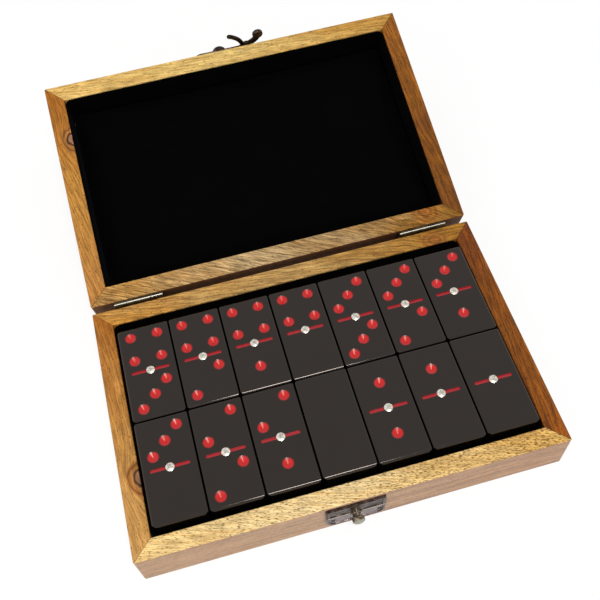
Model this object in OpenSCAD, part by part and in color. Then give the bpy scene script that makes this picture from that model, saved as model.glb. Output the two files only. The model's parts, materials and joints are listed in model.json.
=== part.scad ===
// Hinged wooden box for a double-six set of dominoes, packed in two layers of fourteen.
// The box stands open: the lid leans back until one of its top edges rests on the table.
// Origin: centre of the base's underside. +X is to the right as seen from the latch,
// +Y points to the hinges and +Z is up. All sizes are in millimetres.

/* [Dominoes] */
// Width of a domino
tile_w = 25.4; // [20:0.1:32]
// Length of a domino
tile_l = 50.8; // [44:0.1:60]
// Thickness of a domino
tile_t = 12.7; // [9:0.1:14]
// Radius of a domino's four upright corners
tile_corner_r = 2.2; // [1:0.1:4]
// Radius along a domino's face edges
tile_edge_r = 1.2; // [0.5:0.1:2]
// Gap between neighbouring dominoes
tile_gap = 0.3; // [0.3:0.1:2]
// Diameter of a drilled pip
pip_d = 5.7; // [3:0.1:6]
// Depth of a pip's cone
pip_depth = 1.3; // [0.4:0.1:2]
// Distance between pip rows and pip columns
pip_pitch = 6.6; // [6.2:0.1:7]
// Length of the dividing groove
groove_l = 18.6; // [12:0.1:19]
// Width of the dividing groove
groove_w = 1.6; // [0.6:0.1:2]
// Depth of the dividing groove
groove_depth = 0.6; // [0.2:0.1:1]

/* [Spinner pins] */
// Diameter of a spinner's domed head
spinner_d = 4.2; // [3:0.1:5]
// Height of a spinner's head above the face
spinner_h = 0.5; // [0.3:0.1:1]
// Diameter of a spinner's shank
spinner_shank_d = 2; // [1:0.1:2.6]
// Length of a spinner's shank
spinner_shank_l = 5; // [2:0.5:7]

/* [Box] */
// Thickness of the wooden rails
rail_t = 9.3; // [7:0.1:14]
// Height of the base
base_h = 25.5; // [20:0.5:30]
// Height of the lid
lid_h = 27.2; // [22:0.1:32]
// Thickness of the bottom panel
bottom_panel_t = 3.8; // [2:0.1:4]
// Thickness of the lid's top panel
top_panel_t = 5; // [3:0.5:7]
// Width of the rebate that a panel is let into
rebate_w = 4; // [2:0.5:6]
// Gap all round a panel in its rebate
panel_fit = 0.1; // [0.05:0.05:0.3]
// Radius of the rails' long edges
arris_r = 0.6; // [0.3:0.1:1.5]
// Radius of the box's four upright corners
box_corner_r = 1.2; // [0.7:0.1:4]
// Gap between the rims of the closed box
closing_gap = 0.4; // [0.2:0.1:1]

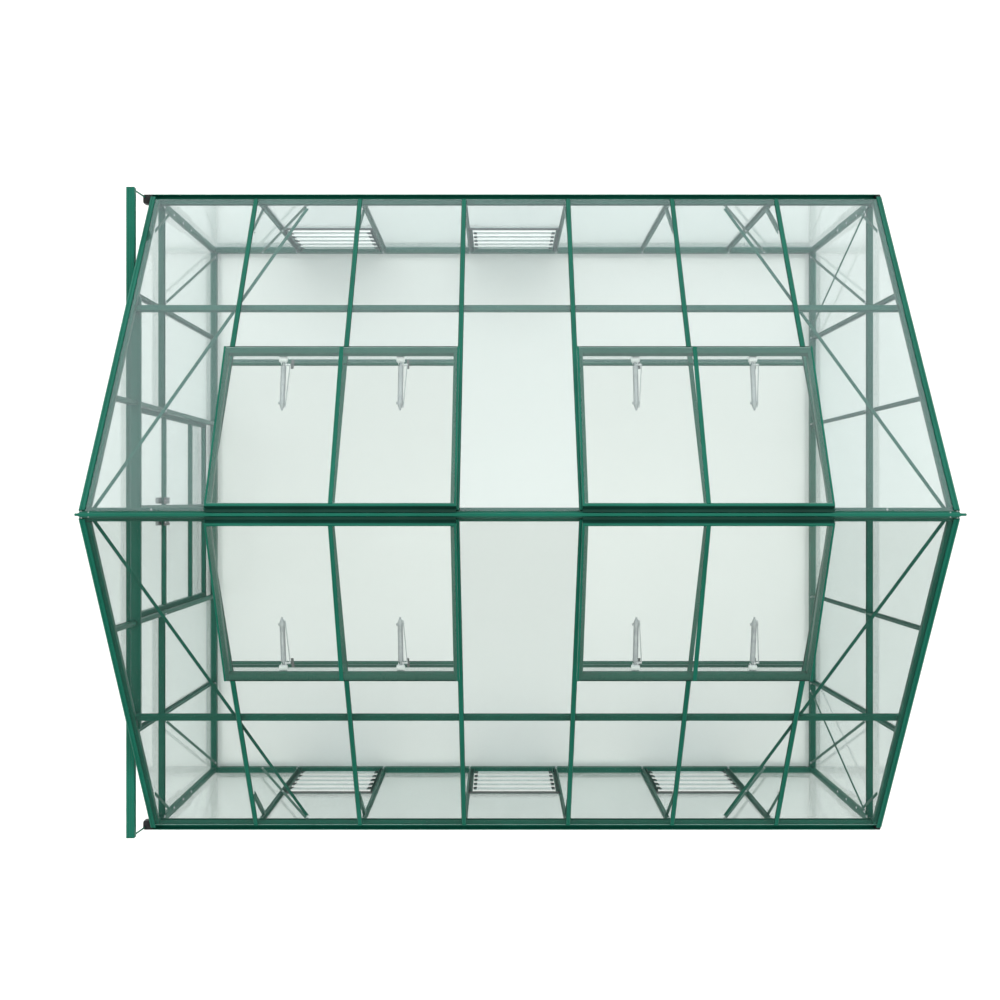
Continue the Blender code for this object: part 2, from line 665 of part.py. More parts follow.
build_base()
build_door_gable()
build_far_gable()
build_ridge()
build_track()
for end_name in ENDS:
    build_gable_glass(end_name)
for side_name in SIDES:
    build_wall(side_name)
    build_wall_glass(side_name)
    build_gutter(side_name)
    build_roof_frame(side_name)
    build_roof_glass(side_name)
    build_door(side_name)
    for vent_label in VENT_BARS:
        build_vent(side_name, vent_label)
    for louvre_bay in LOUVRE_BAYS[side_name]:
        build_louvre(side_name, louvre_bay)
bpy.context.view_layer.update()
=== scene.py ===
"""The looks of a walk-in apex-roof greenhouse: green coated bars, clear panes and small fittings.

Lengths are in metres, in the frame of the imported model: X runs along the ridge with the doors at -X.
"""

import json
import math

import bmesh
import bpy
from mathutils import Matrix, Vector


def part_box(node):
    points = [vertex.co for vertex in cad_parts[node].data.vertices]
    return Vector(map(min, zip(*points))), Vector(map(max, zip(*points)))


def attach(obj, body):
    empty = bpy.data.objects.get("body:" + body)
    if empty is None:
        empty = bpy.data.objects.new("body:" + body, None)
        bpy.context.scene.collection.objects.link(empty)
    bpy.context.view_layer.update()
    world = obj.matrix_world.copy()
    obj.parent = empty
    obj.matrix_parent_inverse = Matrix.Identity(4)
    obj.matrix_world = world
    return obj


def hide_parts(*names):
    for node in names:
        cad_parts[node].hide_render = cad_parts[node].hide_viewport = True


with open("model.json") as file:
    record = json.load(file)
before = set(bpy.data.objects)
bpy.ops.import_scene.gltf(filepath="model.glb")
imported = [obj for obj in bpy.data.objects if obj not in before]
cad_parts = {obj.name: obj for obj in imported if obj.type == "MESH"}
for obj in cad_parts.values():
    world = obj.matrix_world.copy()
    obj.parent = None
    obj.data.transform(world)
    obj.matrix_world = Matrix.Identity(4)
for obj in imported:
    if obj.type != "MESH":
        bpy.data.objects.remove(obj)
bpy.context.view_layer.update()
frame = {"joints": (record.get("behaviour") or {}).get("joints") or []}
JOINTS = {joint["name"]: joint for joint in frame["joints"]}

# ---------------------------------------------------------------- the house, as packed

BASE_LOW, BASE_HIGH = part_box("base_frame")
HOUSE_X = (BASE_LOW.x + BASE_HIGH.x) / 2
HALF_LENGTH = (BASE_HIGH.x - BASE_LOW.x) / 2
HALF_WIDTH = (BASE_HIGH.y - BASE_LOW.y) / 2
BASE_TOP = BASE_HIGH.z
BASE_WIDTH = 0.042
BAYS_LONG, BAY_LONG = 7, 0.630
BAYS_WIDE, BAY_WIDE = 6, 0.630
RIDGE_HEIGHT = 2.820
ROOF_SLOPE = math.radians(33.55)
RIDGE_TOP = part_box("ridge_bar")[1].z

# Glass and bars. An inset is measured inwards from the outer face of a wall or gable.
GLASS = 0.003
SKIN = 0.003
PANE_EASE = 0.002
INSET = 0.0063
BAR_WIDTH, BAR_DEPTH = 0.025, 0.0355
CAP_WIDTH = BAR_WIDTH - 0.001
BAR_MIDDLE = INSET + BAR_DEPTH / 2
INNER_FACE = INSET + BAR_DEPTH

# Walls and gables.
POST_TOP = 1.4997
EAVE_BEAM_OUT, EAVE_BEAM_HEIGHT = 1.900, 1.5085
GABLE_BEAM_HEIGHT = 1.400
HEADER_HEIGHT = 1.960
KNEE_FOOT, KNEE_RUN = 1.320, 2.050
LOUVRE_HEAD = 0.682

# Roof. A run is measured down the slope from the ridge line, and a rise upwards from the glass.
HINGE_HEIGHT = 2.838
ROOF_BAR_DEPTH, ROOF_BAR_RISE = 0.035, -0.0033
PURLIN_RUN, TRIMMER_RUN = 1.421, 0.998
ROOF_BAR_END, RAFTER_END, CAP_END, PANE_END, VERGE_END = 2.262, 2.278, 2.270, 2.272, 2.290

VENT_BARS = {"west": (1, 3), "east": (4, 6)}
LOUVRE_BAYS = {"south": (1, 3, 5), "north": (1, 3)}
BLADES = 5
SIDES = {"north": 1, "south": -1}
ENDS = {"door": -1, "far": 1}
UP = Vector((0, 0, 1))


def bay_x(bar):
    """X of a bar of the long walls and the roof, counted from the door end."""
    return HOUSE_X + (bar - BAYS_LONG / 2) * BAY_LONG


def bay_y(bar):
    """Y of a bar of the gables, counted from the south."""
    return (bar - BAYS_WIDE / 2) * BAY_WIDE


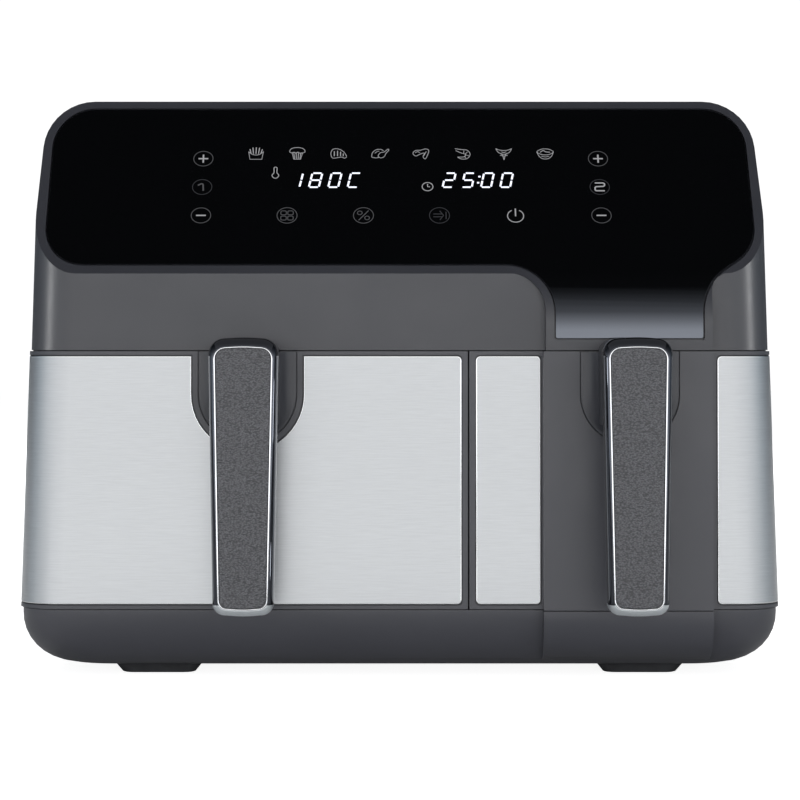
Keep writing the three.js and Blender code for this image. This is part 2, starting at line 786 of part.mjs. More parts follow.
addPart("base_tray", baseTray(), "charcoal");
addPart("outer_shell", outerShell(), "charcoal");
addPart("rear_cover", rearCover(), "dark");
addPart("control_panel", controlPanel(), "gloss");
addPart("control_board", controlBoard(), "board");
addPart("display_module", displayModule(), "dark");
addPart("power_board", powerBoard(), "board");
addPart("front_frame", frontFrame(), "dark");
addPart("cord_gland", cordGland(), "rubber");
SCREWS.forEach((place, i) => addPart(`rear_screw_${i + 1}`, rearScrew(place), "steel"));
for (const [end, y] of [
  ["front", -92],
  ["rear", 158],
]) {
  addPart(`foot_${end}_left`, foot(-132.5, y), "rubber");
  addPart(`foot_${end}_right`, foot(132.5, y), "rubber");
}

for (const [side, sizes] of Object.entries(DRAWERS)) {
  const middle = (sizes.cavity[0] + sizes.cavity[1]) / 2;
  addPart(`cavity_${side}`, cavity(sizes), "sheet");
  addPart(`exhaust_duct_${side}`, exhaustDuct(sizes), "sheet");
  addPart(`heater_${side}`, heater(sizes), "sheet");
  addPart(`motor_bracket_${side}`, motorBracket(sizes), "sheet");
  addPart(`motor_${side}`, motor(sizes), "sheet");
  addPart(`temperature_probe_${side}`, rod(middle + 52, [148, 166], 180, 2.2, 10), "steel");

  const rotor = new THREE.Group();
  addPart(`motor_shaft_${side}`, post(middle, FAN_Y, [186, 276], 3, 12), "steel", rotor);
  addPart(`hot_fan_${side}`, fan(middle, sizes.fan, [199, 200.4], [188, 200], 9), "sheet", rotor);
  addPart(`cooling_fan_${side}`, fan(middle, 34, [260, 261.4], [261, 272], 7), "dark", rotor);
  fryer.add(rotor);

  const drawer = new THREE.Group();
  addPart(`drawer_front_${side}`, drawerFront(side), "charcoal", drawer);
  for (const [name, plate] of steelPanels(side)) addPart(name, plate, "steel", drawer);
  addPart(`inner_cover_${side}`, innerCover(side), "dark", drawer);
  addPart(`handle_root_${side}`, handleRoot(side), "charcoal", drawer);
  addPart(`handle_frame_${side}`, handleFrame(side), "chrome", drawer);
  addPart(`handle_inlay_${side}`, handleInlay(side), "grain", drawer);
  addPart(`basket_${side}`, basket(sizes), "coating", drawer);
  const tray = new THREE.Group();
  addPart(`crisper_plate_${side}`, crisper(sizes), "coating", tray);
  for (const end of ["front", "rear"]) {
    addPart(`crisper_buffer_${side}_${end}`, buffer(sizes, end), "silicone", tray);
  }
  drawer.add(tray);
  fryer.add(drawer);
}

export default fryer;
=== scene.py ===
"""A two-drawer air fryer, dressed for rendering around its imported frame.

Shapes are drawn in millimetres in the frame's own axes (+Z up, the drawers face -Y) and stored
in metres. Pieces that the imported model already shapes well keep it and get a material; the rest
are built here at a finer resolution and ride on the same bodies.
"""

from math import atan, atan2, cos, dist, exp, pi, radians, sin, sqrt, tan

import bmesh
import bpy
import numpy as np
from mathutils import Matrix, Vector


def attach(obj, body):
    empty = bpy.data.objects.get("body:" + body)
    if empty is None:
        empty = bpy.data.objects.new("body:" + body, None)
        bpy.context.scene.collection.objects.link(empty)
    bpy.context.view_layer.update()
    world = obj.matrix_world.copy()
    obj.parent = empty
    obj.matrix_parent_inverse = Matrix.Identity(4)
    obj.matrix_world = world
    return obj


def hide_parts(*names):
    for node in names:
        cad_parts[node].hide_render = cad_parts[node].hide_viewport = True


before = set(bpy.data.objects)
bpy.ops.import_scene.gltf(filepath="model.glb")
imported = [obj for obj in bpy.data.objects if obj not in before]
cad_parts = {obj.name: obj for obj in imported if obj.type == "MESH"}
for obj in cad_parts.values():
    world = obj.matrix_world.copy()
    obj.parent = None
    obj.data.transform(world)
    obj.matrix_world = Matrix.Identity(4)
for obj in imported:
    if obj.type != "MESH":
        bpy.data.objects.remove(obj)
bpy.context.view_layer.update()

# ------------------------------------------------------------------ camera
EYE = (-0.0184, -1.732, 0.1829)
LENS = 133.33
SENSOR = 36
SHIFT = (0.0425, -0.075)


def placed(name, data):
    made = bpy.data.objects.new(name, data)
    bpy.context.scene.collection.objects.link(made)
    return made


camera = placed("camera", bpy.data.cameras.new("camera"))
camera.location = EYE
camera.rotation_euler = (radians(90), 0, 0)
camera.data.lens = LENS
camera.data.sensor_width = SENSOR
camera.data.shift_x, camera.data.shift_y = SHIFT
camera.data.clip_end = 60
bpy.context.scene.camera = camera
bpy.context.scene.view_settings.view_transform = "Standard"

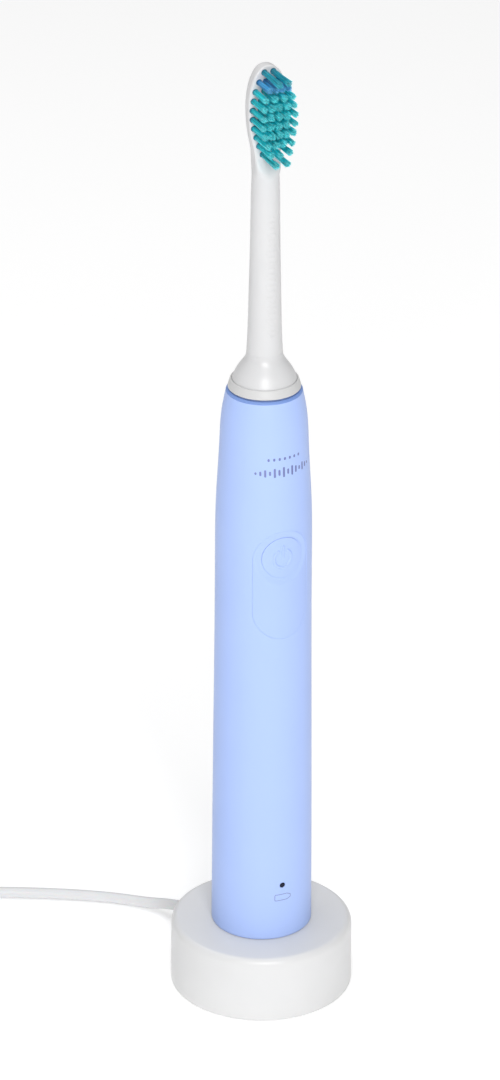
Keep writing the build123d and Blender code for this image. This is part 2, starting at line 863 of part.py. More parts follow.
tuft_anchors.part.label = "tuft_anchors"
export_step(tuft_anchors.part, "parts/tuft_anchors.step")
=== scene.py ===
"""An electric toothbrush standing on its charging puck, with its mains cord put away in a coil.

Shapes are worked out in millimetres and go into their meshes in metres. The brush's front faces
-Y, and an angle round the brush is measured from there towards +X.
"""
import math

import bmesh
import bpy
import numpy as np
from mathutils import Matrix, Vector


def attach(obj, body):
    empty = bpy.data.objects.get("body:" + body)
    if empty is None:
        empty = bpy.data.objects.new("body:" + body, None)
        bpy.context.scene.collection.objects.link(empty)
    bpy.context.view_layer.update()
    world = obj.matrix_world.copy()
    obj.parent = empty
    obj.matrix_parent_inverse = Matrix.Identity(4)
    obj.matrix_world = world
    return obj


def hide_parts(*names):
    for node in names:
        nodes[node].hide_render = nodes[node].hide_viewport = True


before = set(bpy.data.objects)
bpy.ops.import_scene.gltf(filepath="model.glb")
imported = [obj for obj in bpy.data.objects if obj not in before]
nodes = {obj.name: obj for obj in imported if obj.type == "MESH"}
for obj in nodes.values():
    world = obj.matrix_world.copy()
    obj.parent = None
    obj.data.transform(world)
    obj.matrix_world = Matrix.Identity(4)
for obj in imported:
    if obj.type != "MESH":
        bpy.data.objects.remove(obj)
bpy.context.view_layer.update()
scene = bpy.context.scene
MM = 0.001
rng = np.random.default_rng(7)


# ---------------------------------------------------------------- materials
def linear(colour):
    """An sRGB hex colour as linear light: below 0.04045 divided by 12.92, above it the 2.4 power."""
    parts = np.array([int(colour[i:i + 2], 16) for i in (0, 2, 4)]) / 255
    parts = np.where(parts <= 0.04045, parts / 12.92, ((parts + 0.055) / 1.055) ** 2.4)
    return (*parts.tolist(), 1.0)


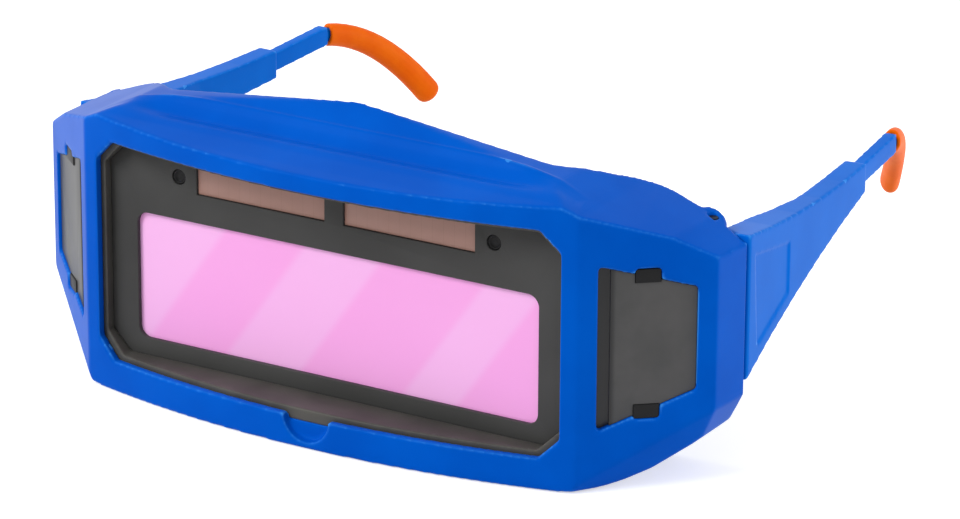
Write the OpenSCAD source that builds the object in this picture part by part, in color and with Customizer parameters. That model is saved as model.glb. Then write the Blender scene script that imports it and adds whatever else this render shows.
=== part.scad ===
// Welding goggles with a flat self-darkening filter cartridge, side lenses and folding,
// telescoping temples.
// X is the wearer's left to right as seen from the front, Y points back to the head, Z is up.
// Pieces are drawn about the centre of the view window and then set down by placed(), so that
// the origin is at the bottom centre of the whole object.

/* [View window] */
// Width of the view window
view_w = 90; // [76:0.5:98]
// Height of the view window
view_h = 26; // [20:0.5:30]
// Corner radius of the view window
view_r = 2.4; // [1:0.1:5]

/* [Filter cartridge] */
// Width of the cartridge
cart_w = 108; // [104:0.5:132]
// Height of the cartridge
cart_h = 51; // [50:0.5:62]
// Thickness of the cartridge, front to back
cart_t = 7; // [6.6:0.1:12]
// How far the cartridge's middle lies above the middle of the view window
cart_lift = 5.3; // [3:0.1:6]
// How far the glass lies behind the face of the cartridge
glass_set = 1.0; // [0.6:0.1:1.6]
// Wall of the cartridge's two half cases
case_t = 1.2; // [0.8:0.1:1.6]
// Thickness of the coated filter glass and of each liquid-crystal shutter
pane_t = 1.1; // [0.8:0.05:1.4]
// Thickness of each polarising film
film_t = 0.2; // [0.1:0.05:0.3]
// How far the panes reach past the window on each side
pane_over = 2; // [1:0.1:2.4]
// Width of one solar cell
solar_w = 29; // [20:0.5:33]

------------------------

*What to produce*.
Exactly repeat the lines from the line with "build_wall_glass(side_name)" to the line with "joint for joint", including both, and output nothing else.

*Complete response*.
    build_wall_glass(side_name)
    build_gutter(side_name)
    build_roof_frame(side_name)
    build_roof_glass(side_name)
    build_door(side_name)
    for vent_label in VENT_BARS:
        build_vent(side_name, vent_label)
    for louvre_bay in LOUVRE_BAYS[side_name]:
        build_louvre(side_name, louvre_bay)
bpy.context.view_layer.update()
=== scene.py ===
"""The looks of a walk-in apex-roof greenhouse: green coated bars, clear panes and small fittings.

Lengths are in metres, in the frame of the imported model: X runs along the ridge with the doors at -X.
"""

import json
import math

import bmesh
import bpy
from mathutils import Matrix, Vector


def part_box(node):
    points = [vertex.co for vertex in cad_parts[node].data.vertices]
    return Vector(map(min, zip(*points))), Vector(map(max, zip(*points)))


def attach(obj, body):
    empty = bpy.data.objects.get("body:" + body)
    if empty is None:
        empty = bpy.data.objects.new("body:" + body, None)
        bpy.context.scene.collection.objects.link(empty)
    bpy.context.view_layer.update()
    world = obj.matrix_world.copy()
    obj.parent = empty
    obj.matrix_parent_inverse = Matrix.Identity(4)
    obj.matrix_world = world
    return obj


def hide_parts(*names):
    for node in names:
        cad_parts[node].hide_render = cad_parts[node].hide_viewport = True


with open("model.json") as file:
    record = json.load(file)
before = set(bpy.data.objects)
bpy.ops.import_scene.gltf(filepath="model.glb")
imported = [obj for obj in bpy.data.objects if obj not in before]
cad_parts = {obj.name: obj for obj in imported if obj.type == "MESH"}
for obj in cad_parts.values():
    world = obj.matrix_world.copy()
    obj.parent = None
    obj.data.transform(world)
    obj.matrix_world = Matrix.Identity(4)
for obj in imported:
    if obj.type != "MESH":
        bpy.data.objects.remove(obj)
bpy.context.view_layer.update()
frame = {"joints": (record.get("behaviour") or {}).get("joints") or []}
JOINTS = {joint["name"]: joint for joint in frame["joints"]}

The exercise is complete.